## Supplied material
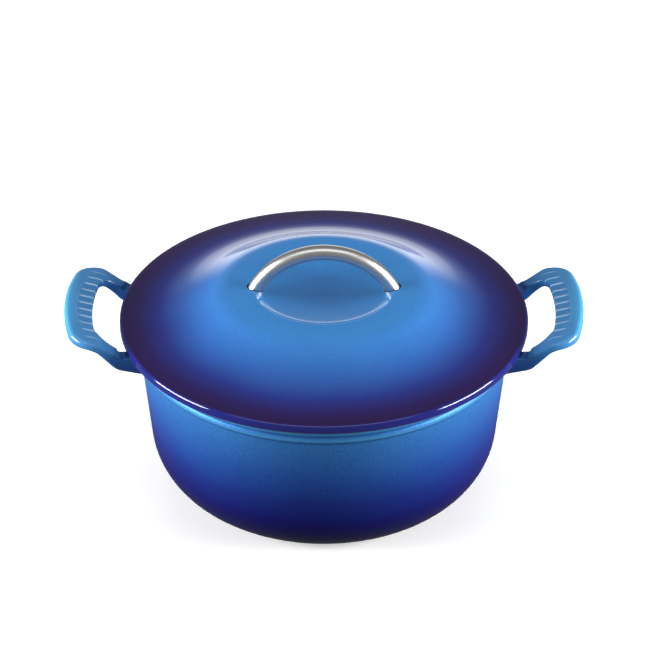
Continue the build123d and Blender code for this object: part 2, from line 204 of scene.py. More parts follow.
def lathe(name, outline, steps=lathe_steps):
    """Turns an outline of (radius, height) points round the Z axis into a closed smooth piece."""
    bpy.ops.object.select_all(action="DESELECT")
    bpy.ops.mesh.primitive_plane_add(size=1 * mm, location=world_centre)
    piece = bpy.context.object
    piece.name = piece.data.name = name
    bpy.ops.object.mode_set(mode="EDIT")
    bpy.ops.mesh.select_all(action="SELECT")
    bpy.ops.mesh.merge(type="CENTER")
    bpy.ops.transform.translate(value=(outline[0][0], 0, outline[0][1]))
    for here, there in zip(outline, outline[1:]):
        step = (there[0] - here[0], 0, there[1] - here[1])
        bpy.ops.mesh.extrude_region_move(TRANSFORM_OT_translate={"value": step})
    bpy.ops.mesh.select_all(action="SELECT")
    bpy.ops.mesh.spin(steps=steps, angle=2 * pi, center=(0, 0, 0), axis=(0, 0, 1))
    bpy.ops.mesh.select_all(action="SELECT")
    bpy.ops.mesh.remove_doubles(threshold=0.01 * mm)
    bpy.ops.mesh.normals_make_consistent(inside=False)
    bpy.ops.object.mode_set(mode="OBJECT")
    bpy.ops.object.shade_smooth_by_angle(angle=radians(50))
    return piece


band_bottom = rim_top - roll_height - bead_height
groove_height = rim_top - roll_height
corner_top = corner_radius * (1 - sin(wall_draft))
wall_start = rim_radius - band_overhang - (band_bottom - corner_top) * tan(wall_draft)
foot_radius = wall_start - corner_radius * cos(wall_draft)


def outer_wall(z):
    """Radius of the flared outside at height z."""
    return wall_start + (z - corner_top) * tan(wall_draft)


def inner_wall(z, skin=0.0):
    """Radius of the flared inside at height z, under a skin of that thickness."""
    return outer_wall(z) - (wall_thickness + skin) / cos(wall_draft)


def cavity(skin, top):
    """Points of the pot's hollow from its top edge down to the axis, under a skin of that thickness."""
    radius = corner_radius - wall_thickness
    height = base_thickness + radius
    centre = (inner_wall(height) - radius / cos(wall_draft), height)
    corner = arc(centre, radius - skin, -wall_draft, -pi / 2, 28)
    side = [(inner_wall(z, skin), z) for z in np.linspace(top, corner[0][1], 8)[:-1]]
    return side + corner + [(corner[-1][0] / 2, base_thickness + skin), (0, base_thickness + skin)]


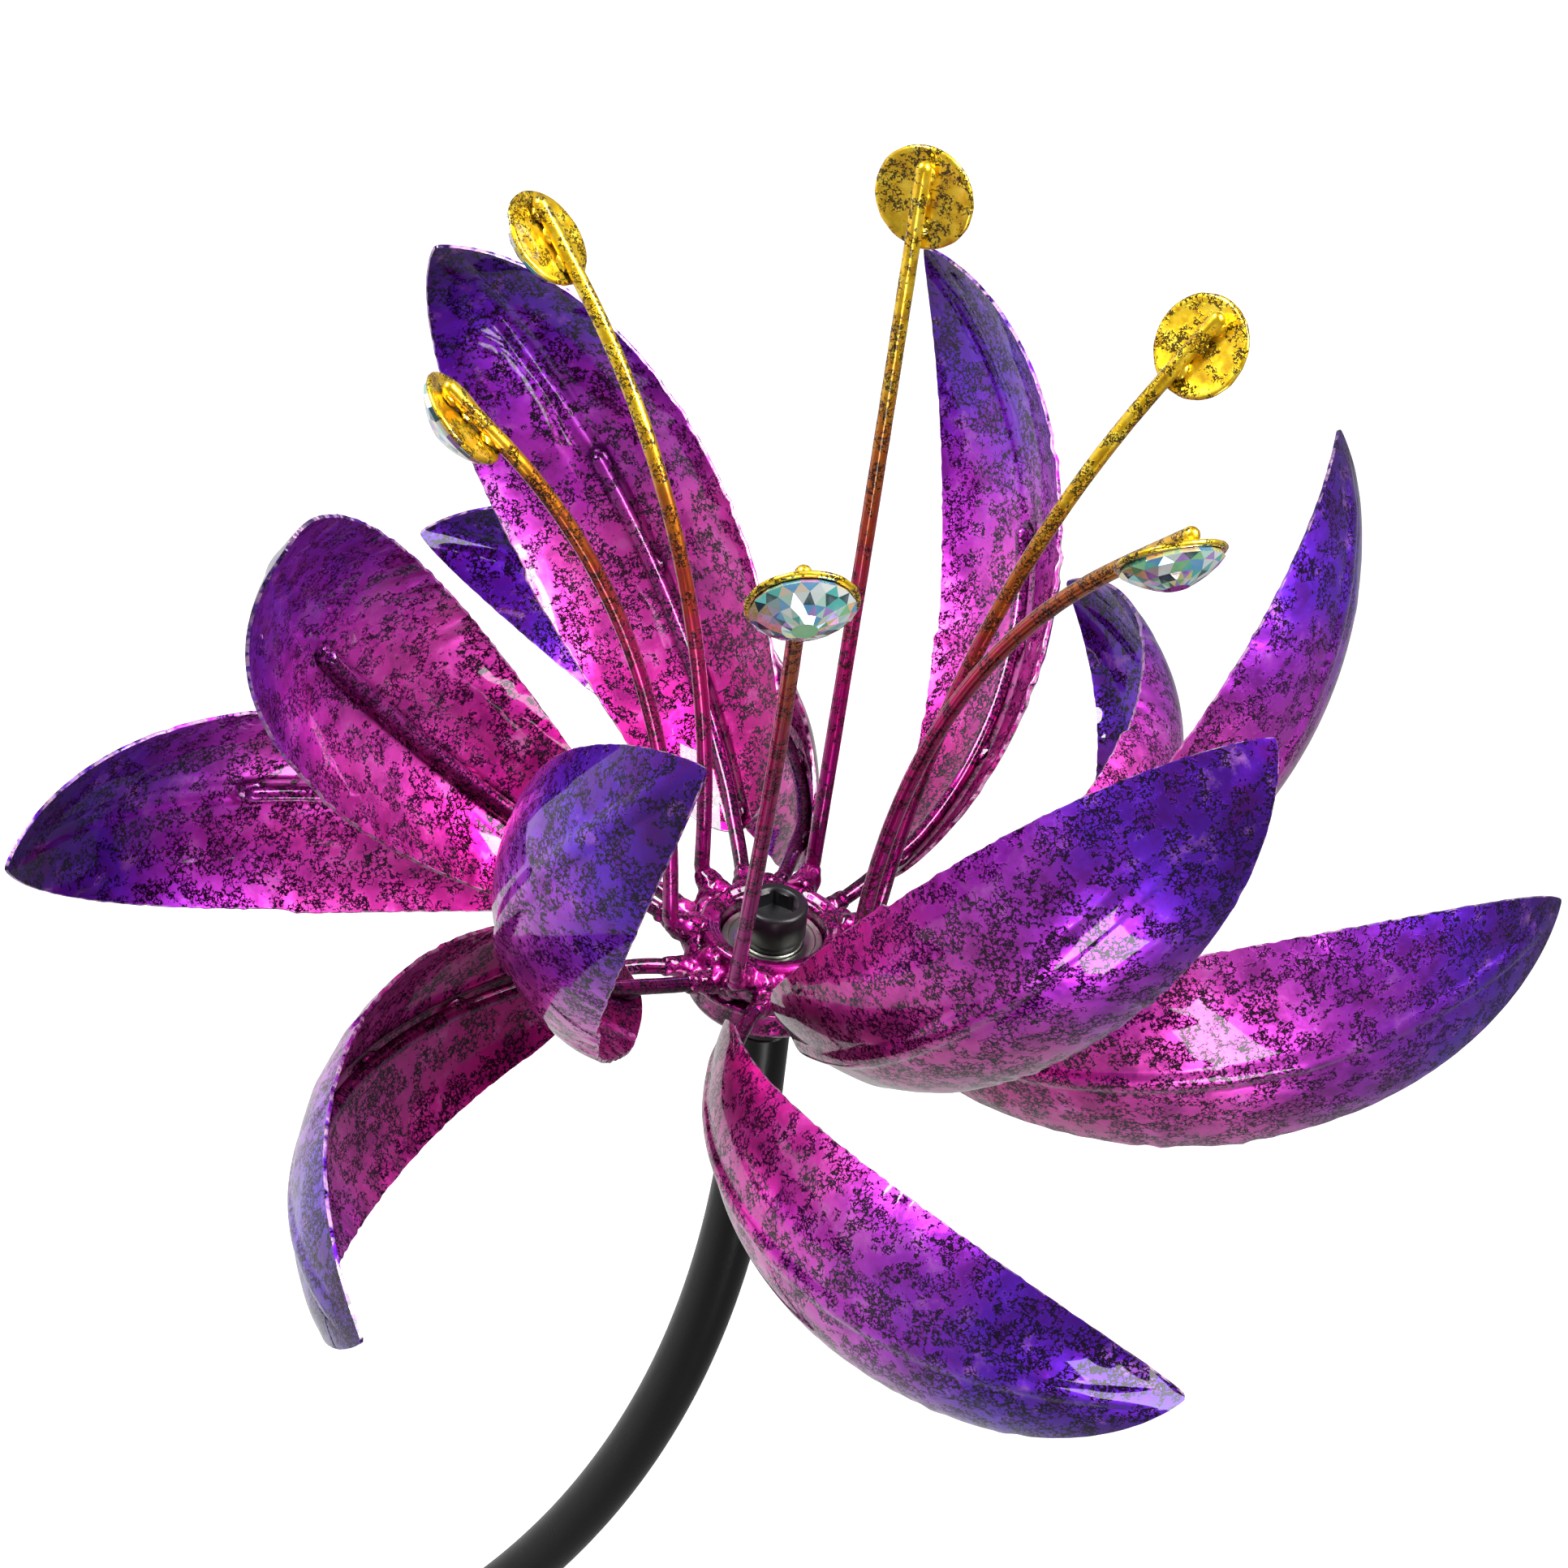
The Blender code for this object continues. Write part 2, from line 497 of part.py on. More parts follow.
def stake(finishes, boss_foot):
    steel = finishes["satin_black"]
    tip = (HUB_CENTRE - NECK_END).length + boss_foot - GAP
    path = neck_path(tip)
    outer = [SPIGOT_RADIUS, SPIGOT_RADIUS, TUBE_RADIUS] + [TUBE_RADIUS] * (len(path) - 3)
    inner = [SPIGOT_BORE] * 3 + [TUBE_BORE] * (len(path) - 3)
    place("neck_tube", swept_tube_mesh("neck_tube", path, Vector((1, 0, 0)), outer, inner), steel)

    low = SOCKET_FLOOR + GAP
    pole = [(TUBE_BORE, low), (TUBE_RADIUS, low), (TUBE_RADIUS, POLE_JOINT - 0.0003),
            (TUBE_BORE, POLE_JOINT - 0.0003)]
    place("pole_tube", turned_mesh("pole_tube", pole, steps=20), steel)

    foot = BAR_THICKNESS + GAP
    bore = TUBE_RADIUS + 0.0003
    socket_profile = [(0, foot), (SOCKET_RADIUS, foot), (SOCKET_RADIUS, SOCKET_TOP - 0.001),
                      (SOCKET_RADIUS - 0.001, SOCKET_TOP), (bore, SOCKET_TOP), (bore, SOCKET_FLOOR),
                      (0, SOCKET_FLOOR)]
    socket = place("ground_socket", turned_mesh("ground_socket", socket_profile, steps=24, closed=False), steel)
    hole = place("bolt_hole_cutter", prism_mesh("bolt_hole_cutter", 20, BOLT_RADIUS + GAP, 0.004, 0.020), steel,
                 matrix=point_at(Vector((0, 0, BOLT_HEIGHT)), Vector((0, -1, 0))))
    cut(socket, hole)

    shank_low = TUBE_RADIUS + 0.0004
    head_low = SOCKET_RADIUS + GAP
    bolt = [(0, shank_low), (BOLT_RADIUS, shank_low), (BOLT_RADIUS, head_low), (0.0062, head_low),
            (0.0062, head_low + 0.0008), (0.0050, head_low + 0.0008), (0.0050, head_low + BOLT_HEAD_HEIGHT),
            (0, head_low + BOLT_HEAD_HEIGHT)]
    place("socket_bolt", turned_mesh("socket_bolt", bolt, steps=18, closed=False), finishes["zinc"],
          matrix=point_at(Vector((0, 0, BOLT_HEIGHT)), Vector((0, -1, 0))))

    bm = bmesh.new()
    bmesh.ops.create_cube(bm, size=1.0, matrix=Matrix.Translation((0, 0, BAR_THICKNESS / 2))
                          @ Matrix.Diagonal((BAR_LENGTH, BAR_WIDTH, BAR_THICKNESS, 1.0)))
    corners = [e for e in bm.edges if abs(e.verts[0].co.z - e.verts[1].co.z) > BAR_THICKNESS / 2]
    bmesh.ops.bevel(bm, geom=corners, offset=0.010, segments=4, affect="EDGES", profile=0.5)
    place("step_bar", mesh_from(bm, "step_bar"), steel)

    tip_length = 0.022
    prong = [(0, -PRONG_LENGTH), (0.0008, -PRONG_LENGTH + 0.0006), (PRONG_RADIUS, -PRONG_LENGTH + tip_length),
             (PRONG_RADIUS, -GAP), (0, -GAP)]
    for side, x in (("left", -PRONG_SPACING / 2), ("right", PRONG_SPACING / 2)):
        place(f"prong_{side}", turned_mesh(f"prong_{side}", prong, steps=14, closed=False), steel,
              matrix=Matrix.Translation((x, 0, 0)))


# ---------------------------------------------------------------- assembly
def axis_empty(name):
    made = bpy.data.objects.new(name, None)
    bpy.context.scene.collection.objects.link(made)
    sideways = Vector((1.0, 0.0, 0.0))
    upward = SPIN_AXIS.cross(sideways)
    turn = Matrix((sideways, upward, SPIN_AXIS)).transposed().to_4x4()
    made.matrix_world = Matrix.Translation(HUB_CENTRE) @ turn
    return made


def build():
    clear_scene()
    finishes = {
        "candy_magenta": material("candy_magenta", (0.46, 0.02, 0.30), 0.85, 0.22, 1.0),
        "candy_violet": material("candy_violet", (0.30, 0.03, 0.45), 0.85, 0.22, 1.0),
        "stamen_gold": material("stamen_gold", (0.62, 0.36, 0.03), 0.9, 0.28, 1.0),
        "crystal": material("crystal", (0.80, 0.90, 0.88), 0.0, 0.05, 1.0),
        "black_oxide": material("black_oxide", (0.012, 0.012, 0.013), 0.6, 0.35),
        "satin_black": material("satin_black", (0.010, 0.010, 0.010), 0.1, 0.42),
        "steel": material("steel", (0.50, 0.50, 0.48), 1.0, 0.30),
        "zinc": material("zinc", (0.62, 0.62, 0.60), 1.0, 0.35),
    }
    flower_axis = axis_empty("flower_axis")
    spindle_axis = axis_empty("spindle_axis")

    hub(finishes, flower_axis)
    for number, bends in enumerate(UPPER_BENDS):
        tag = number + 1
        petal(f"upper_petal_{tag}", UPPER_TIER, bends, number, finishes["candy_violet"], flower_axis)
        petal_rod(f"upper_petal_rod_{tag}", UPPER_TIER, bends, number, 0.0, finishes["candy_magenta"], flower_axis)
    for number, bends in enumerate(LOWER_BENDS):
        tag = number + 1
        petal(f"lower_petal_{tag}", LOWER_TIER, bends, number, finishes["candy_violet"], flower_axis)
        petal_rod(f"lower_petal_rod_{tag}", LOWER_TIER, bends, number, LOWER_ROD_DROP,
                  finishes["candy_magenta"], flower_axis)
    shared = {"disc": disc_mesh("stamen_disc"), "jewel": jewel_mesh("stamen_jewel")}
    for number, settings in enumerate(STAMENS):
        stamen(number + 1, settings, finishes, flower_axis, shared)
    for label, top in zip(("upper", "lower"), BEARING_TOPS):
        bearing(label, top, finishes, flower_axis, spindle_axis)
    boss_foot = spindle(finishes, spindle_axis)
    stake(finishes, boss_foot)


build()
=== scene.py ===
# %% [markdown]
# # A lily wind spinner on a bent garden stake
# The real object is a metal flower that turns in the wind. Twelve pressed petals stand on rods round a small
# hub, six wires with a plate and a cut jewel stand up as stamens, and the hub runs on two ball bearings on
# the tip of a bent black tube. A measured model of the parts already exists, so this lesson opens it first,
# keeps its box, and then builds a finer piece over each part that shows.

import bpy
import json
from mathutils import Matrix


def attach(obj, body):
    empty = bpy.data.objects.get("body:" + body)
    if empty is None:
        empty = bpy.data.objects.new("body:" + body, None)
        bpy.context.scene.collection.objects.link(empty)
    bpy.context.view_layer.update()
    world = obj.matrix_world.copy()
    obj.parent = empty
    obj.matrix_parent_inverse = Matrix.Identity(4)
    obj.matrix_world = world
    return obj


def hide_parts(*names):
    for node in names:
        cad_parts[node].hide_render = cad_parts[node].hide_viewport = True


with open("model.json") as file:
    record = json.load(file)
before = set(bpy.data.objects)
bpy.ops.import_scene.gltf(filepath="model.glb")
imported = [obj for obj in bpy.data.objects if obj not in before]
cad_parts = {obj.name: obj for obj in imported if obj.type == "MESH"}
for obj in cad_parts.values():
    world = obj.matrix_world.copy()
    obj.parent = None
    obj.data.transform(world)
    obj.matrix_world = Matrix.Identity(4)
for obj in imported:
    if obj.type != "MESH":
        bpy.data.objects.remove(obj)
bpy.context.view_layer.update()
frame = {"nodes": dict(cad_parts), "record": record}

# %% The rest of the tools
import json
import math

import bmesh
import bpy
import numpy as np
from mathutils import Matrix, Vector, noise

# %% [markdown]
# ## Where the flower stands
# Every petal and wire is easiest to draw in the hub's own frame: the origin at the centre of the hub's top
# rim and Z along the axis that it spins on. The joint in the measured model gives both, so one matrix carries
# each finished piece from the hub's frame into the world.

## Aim
Only the lines from the one containing "hub(finishes, flower_axis)" through the one containing "record = json.load(file)" are to be extracted, exactly as they appear, with both ends included.

## Right answer
    hub(finishes, flower_axis)
    for number, bends in enumerate(UPPER_BENDS):
        tag = number + 1
        petal(f"upper_petal_{tag}", UPPER_TIER, bends, number, finishes["candy_violet"], flower_axis)
        petal_rod(f"upper_petal_rod_{tag}", UPPER_TIER, bends, number, 0.0, finishes["candy_magenta"], flower_axis)
    for number, bends in enumerate(LOWER_BENDS):
        tag = number + 1
        petal(f"lower_petal_{tag}", LOWER_TIER, bends, number, finishes["candy_violet"], flower_axis)
        petal_rod(f"lower_petal_rod_{tag}", LOWER_TIER, bends, number, LOWER_ROD_DROP,
                  finishes["candy_magenta"], flower_axis)
    shared = {"disc": disc_mesh("stamen_disc"), "jewel": jewel_mesh("stamen_jewel")}
    for number, settings in enumerate(STAMENS):
        stamen(number + 1, settings, finishes, flower_axis, shared)
    for label, top in zip(("upper", "lower"), BEARING_TOPS):
        bearing(label, top, finishes, flower_axis, spindle_axis)
    boss_foot = spindle(finishes, spindle_axis)
    stake(finishes, boss_foot)


build()
=== scene.py ===
# %% [markdown]
# # A lily wind spinner on a bent garden stake
# The real object is a metal flower that turns in the wind. Twelve pressed petals stand on rods round a small
# hub, six wires with a plate and a cut jewel stand up as stamens, and the hub runs on two ball bearings on
# the tip of a bent black tube. A measured model of the parts already exists, so this lesson opens it first,
# keeps its box, and then builds a finer piece over each part that shows.

import bpy
import json
from mathutils import Matrix


def attach(obj, body):
    empty = bpy.data.objects.get("body:" + body)
    if empty is None:
        empty = bpy.data.objects.new("body:" + body, None)
        bpy.context.scene.collection.objects.link(empty)
    bpy.context.view_layer.update()
    world = obj.matrix_world.copy()
    obj.parent = empty
    obj.matrix_parent_inverse = Matrix.Identity(4)
    obj.matrix_world = world
    return obj


def hide_parts(*names):
    for node in names:
        cad_parts[node].hide_render = cad_parts[node].hide_viewport = True


with open("model.json") as file:
    record = json.load(file)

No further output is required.